- [Aim]:
Each line that holds the word "shown" counts once; report the total and nothing else.

- [Given records]:
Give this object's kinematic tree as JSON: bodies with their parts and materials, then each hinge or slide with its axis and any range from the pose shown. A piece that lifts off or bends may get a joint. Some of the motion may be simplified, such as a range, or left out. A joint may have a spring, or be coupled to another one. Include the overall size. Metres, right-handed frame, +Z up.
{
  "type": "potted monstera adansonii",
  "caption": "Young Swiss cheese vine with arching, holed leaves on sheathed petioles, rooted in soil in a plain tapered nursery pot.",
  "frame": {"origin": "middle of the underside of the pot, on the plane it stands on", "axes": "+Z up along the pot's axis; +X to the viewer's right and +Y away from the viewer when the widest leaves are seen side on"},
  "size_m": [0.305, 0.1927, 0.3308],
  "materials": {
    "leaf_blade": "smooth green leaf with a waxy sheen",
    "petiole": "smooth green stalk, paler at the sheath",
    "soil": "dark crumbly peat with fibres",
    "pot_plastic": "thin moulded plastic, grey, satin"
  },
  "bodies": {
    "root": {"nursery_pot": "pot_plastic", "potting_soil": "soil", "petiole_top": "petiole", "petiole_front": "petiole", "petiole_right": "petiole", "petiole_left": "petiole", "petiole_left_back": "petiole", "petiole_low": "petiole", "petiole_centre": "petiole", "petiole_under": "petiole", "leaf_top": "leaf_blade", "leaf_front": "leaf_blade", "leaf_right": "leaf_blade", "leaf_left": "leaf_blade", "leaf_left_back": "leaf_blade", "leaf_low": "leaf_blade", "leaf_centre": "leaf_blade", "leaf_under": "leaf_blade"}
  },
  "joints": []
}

* * *

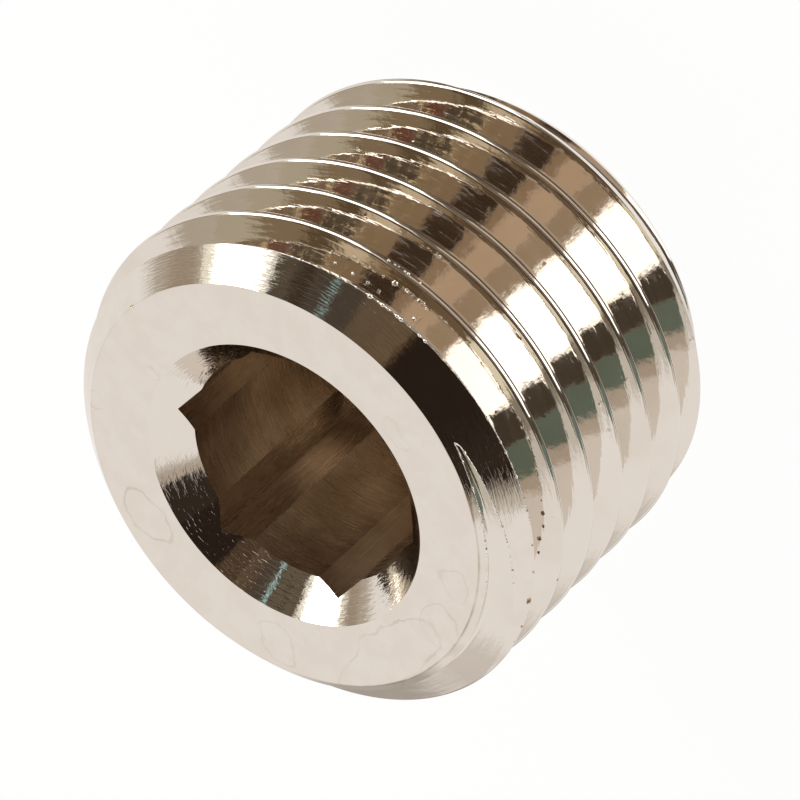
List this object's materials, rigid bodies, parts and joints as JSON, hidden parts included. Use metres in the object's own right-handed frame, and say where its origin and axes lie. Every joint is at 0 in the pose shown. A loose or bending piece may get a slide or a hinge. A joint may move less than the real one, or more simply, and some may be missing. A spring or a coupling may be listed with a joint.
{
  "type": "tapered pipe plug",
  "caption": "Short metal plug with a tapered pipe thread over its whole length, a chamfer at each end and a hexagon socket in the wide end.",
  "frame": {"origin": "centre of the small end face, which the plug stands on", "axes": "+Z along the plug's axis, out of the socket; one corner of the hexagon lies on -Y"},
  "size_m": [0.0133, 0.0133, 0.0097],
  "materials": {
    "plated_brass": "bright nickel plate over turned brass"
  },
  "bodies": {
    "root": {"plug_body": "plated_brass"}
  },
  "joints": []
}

==

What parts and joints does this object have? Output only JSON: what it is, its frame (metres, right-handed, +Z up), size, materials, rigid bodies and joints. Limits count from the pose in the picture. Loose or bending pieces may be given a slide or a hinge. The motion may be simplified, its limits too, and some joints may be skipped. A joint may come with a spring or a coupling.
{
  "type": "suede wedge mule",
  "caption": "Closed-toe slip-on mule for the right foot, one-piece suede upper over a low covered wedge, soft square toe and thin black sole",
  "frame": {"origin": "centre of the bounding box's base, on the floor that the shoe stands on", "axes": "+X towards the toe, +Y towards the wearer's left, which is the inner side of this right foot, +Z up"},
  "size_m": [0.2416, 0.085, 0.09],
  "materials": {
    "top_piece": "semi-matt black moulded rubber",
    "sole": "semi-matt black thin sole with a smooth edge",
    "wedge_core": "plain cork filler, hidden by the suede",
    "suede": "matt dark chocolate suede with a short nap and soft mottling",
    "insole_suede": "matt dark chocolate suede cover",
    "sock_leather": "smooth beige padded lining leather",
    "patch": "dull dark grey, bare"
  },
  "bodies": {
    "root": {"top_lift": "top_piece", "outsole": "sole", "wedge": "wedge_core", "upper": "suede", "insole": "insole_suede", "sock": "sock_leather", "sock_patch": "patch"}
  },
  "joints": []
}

- [The result]:
2